(STATED PROBLEM) Set down all of the data exactly as it appears.

(DATA EXCERPT)
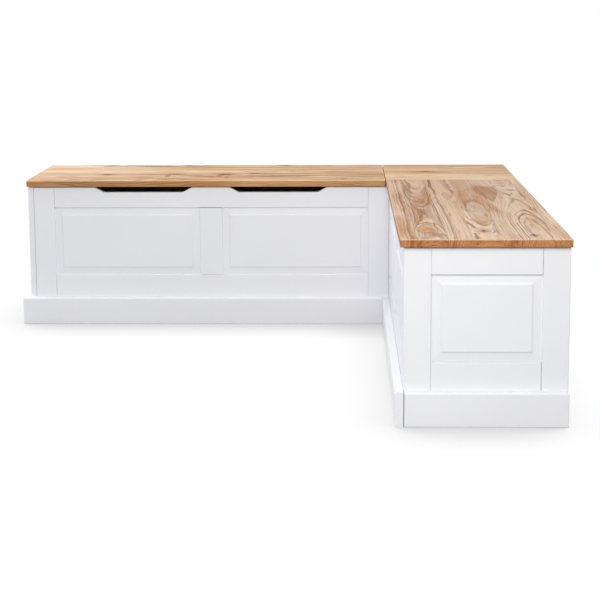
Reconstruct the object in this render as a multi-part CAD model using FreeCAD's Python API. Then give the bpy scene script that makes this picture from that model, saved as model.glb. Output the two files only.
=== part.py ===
import FreeCAD, Part
import math
import os

from FreeCAD import Placement, Rotation, Vector

# Corner storage bench, in millimetres, +Z up.
# Two painted frame-and-panel chests stand in an L against two walls of a room. The left chest
# runs along X, the right chest runs along Y towards the viewer and takes in the corner. Each has
# a hinged timber lid, and a fixed timber top closes the corner.
# While it is modelled, X = 0 is the inner side of the right chest, Y = 0 is the wall behind both
# chests and Z = 0 is the floor. At the end the model is moved so that its origin is the middle
# of its bounding box, on the floor.

# Overall sizes
seat_height = 470.0
seat_depth = 420.0
left_length = 1168.0
right_reach = 1130.0

# Lids and corner top
lid_thickness = 21.0
lid_overhang = 12.0
inner_overhang = 10.0
end_overhang = 2.0
wall_overhang = 3.0
lid_side_gap = 2.0
seam_gap = 3.0
lid_round = 2.5
glue_line = 0.1
left_stave_widths = (62.0, 74.0, 58.0, 81.0, 66.0)
right_stave_widths = (41.0, 76.0, 66.0, 67.0, 99.0, 41.0)
corner_stave_widths = (76.0, 58.0, 84.0, 69.0, 61.0)

# Painted carcass
board = 18.0
stile_width = 67.0
mullion_width = 74.0
mullion_round = 4.0
mullion_top_gap = 0.8
top_rail_width = 67.0
bottom_rail_width = 110.0
bottom_rail_top = 160.0
arris = 1.5
floor_thickness = 12.0
floor_height = 70.0
cleat_size = 20.0
cross_rail_width = 67.0

# Raised panels
panel_thickness = 12.0
panel_recess = 1.0
bevel_width = 18.0
bevel_drop = 2.5
cove_width = 8.0
cove_depth = 4.0
tongue_length = 7.5
tongue_end_clearance = 0.5

# Finger notches in the top rails
notch_length = 318.0
notch_floor_length = 256.0
notch_depth = 17.0
notch_spacing = 436.0
notch_radius = 14.0

# Plinth
plinth_height = 88.0
plinth_thickness = 22.0
plinth_chamfer = 5.0
plinth_joint_gap = 0.3

# Butt hinges
hinge_length = 76.0
hinge_count = 3
hinge_inset = 180.0
leaf_thickness = 1.0
leaf_clearance = 0.5
leaf_width = 22.0
leaf_corner = 3.0
knuckle_radius = 3.2
knuckle_count = 5
knuckle_side_clearance = 0.3
knuckle_edge_clearance = 0.3
pin_radius = 1.6
pin_running_clearance = 0.05
pin_head_radius = 2.4
pin_head_thickness = 1.0

# Battens under the lids
batten_width = 40.0
batten_thickness = 18.0
batten_count = 3
batten_inset = 110.0
batten_wall_clearance = 22.0
batten_chamfer = 2.0

# Screws, bolts and pads
hinge_screw_radius = 1.75
hinge_screw_head_radius = 3.3
hinge_screw_length = 15.0
hinge_screw_margin = 12.0
wood_screw_radius = 2.0
wood_screw_head_radius = 4.0
batten_screw_length = 30.0
batten_screw_margin = 40.0
corner_screw_length = 34.0
corner_screw_margin = 60.0
back_screw_length = 40.0
back_screw_count = 4
back_screw_margin = 50.0
floor_screw_count = 5
floor_screw_margin = 90.0
rail_screw_margin = 20.0
bolt_radius = 3.0
bolt_head_radius = 7.0
bolt_head_thickness = 3.0
bolt_hole_clearance = 0.3
nut_thickness = 5.0
bolt_wall_margin = 60.0
bolt_low_height = 130.0
bolt_high_drop = 90.0
bumper_radius = 5.0
bumper_clearance = 0.2
bumper_inset = 90.0

# Levels and planes that follow from the sizes above
lid_gap = 2 * leaf_thickness + leaf_clearance
lid_underside = seat_height - lid_thickness
carcass_height = lid_underside - lid_gap
hinge_axis_height = carcass_height + leaf_thickness + leaf_clearance / 2
axis_offset = knuckle_radius + knuckle_edge_clearance

carcass_back = -wall_overhang
carcass_front = lid_overhang - seat_depth
left_end = -left_length
right_front = carcass_front - right_reach
right_wall_side = seat_depth - inner_overhang - wall_overhang
right_lid_inner = -inner_overhang
right_lid_wall = seat_depth - inner_overhang

left_lid_start = left_end - end_overhang
left_lid_stop = right_lid_inner - lid_side_gap
corner_top_front = carcass_front - seam_gap
right_lid_back = corner_top_front - seam_gap
right_lid_front = right_front - lid_overhang
cross_rail_middle = corner_top_front - seam_gap / 2

panel_back = panel_recess + panel_thickness
tongue_front = panel_recess + cove_depth + bevel_drop
groove_depth = tongue_length + tongue_end_clearance
panel_opening_low = bottom_rail_top
panel_opening_high = carcass_height - top_rail_width

facing_front = Rotation()
facing_left = Rotation(Vector(0, 0, 1), -90)


def box(x0, y0, z0, x1, y1, z1):
    return Part.makeBox(x1 - x0, y1 - y0, z1 - z0, Vector(x0, y0, z0))


def edges_on_plane(shape, axis, value):
    """The edges that lie wholly in one plane square to axis X, Y or Z."""
    found = []
    for edge in shape.Edges:
        low = getattr(edge.BoundBox, axis + "Min")
        high = getattr(edge.BoundBox, axis + "Max")
        if abs(low - value) < 1e-6 and abs(high - value) < 1e-6:
            found.append(edge)
    return found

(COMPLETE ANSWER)
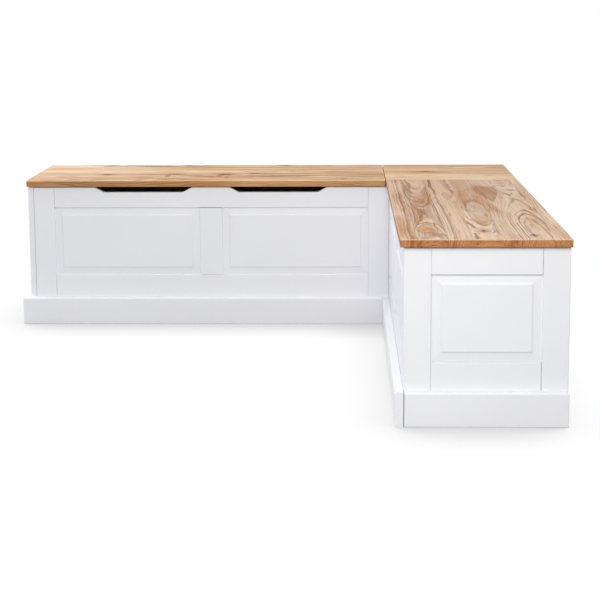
Reconstruct the object in this render as a multi-part CAD model using FreeCAD's Python API. Then give the bpy scene script that makes this picture from that model, saved as model.glb. Output the two files only.
=== part.py ===
import FreeCAD, Part
import math
import os

from FreeCAD import Placement, Rotation, Vector

# Corner storage bench, in millimetres, +Z up.
# Two painted frame-and-panel chests stand in an L against two walls of a room. The left chest
# runs along X, the right chest runs along Y towards the viewer and takes in the corner. Each has
# a hinged timber lid, and a fixed timber top closes the corner.
# While it is modelled, X = 0 is the inner side of the right chest, Y = 0 is the wall behind both
# chests and Z = 0 is the floor. At the end the model is moved so that its origin is the middle
# of its bounding box, on the floor.

# Overall sizes
seat_height = 470.0
seat_depth = 420.0
left_length = 1168.0
right_reach = 1130.0

# Lids and corner top
lid_thickness = 21.0
lid_overhang = 12.0
inner_overhang = 10.0
end_overhang = 2.0
wall_overhang = 3.0
lid_side_gap = 2.0
seam_gap = 3.0
lid_round = 2.5
glue_line = 0.1
left_stave_widths = (62.0, 74.0, 58.0, 81.0, 66.0)
right_stave_widths = (41.0, 76.0, 66.0, 67.0, 99.0, 41.0)
corner_stave_widths = (76.0, 58.0, 84.0, 69.0, 61.0)

# Painted carcass
board = 18.0
stile_width = 67.0
mullion_width = 74.0
mullion_round = 4.0
mullion_top_gap = 0.8
top_rail_width = 67.0
bottom_rail_width = 110.0
bottom_rail_top = 160.0
arris = 1.5
floor_thickness = 12.0
floor_height = 70.0
cleat_size = 20.0
cross_rail_width = 67.0

# Raised panels
panel_thickness = 12.0
panel_recess = 1.0
bevel_width = 18.0
bevel_drop = 2.5
cove_width = 8.0
cove_depth = 4.0
tongue_length = 7.5
tongue_end_clearance = 0.5

# Finger notches in the top rails
notch_length = 318.0
notch_floor_length = 256.0
notch_depth = 17.0
notch_spacing = 436.0
notch_radius = 14.0

# Plinth
plinth_height = 88.0
plinth_thickness = 22.0
plinth_chamfer = 5.0
plinth_joint_gap = 0.3

# Butt hinges
hinge_length = 76.0
hinge_count = 3
hinge_inset = 180.0
leaf_thickness = 1.0
leaf_clearance = 0.5
leaf_width = 22.0
leaf_corner = 3.0
knuckle_radius = 3.2
knuckle_count = 5
knuckle_side_clearance = 0.3
knuckle_edge_clearance = 0.3
pin_radius = 1.6
pin_running_clearance = 0.05
pin_head_radius = 2.4
pin_head_thickness = 1.0

# Battens under the lids
batten_width = 40.0
batten_thickness = 18.0
batten_count = 3
batten_inset = 110.0
batten_wall_clearance = 22.0
batten_chamfer = 2.0

# Screws, bolts and pads
hinge_screw_radius = 1.75
hinge_screw_head_radius = 3.3
hinge_screw_length = 15.0
hinge_screw_margin = 12.0
wood_screw_radius = 2.0
wood_screw_head_radius = 4.0
batten_screw_length = 30.0
batten_screw_margin = 40.0
corner_screw_length = 34.0
corner_screw_margin = 60.0
back_screw_length = 40.0
back_screw_count = 4
back_screw_margin = 50.0
floor_screw_count = 5
floor_screw_margin = 90.0
rail_screw_margin = 20.0
bolt_radius = 3.0
bolt_head_radius = 7.0
bolt_head_thickness = 3.0
bolt_hole_clearance = 0.3
nut_thickness = 5.0
bolt_wall_margin = 60.0
bolt_low_height = 130.0
bolt_high_drop = 90.0
bumper_radius = 5.0
bumper_clearance = 0.2
bumper_inset = 90.0

# Levels and planes that follow from the sizes above
lid_gap = 2 * leaf_thickness + leaf_clearance
lid_underside = seat_height - lid_thickness
carcass_height = lid_underside - lid_gap
hinge_axis_height = carcass_height + leaf_thickness + leaf_clearance / 2
axis_offset = knuckle_radius + knuckle_edge_clearance

carcass_back = -wall_overhang
carcass_front = lid_overhang - seat_depth
left_end = -left_length
right_front = carcass_front - right_reach
right_wall_side = seat_depth - inner_overhang - wall_overhang
right_lid_inner = -inner_overhang
right_lid_wall = seat_depth - inner_overhang

left_lid_start = left_end - end_overhang
left_lid_stop = right_lid_inner - lid_side_gap
corner_top_front = carcass_front - seam_gap
right_lid_back = corner_top_front - seam_gap
right_lid_front = right_front - lid_overhang
cross_rail_middle = corner_top_front - seam_gap / 2

panel_back = panel_recess + panel_thickness
tongue_front = panel_recess + cove_depth + bevel_drop
groove_depth = tongue_length + tongue_end_clearance
panel_opening_low = bottom_rail_top
panel_opening_high = carcass_height - top_rail_width

facing_front = Rotation()
facing_left = Rotation(Vector(0, 0, 1), -90)


def box(x0, y0, z0, x1, y1, z1):
    return Part.makeBox(x1 - x0, y1 - y0, z1 - z0, Vector(x0, y0, z0))


def edges_on_plane(shape, axis, value):
    """The edges that lie wholly in one plane square to axis X, Y or Z."""
    found = []
    for edge in shape.Edges:
        low = getattr(edge.BoundBox, axis + "Min")
        high = getattr(edge.BoundBox, axis + "Max")
        if abs(low - value) < 1e-6 and abs(high - value) < 1e-6:
            found.append(edge)
    return found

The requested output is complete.